FIGURE 1. An image can be rationalized as containing waveforms of various spatial frequencies. For instance, a series of checkerboard patterns can be used to illustrate various square waves of differing frequencies. For each square wave, frequency is calculated as C/X, where C is the number of cycles within the X space interval. In the Hadamard transform, an image is transformed into a representative series of square-wave functions. In contrast, a Fourier transform uses sine waves as a basis or sampling function.
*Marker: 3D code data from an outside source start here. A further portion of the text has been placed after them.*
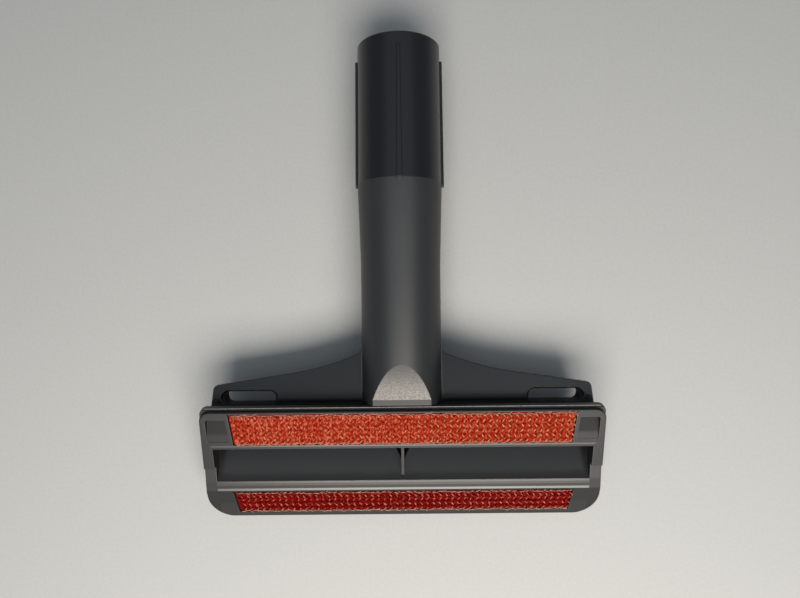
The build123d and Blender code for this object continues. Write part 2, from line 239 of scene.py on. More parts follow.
plastic = Finish("body_plastic")
point = plastic.point()
x, y, z = (plastic.part(point, axis) for axis in "XYZ")
on_socket = plastic.rise(y, SOCKET_SEAM - SEAM_BLEND, SOCKET_SEAM + SEAM_BLEND)
behind_sole = plastic.rise(y, SOLE_REAR - SEAM_BLEND, SOLE_REAR + SEAM_BLEND)
before_root = 1 - plastic.rise(y, WING_ROOT, WING_ROOT + SEAM_BLEND)
in_plate = 1 - plastic.rise(abs(z), *WING_SURFACE)
on_wing = plastic.rise(abs(x), *BESIDE_NECK) * behind_sole * before_root * in_plate

from_edge_y, from_edge_z = y - SOLE_EDGE[0], z - SOLE_EDGE[1]
down_sole = from_edge_y * -math.cos(SOLE_SLOPE) + from_edge_z * -math.sin(SOLE_SLOPE)
below_sole = from_edge_y * math.sin(SOLE_SLOPE) + from_edge_z * -math.cos(SOLE_SLOPE)
past_pockets = plastic.rise(down_sole, *POCKETS_END)
hollow_edge = past_pockets * (SLOT_HALF_WIDTH - POCKET_HALF_WIDTH) + POCKET_HALF_WIDTH
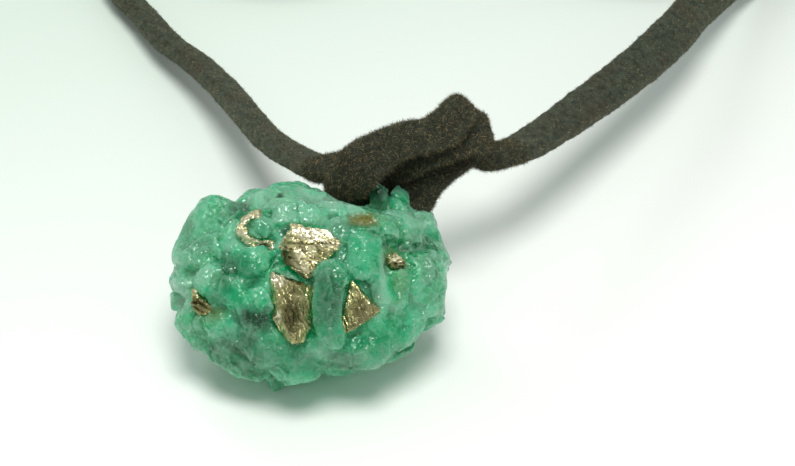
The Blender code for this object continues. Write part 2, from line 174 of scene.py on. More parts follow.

FIGURE 2. Convolution is an imaging process that implements a shift-multiply-integrate operation. During execution, the center pixel of a processing kernel is centered over a pixel in the input (old) image. The old pixel values under the processing kernel are then multiplied by the corresponding processing pixels, which, in this example, are all equal to "1." The results of all the multiplications are added together or integrated. The resulting values are written to the output image. In this example, the output (new) pixel value is equal to the average of the input image`s 3 ¥ 3 neighborhood. The processing kernel is next shifted to the adjacent pixel in the input image, and the process is repeated for that pixel. In this example, the resulting output image becomes a smoothed version of the input image.
FIGURE 3. The effects of uneven lighting on an image can be removed by applying a low-stop filter operation. In this example, the low-frequency components (center) are subtracted out of the original image (left) to obtain an improved, filtered image (right). This allows for more-accurate follow-on processing such as the binarization of the image to extract the boundary of this lead-battery acid.
FIGURE 4. An image pyramid is a hierarchical, multi-resolution representation of an image. It is formed by successively reducing the resolution of the image by a factor of two at each pyramid level. Image pyramids correspond to a low-pass filtering operation. The lower levels of resolution correspond to losses in high-frequency information.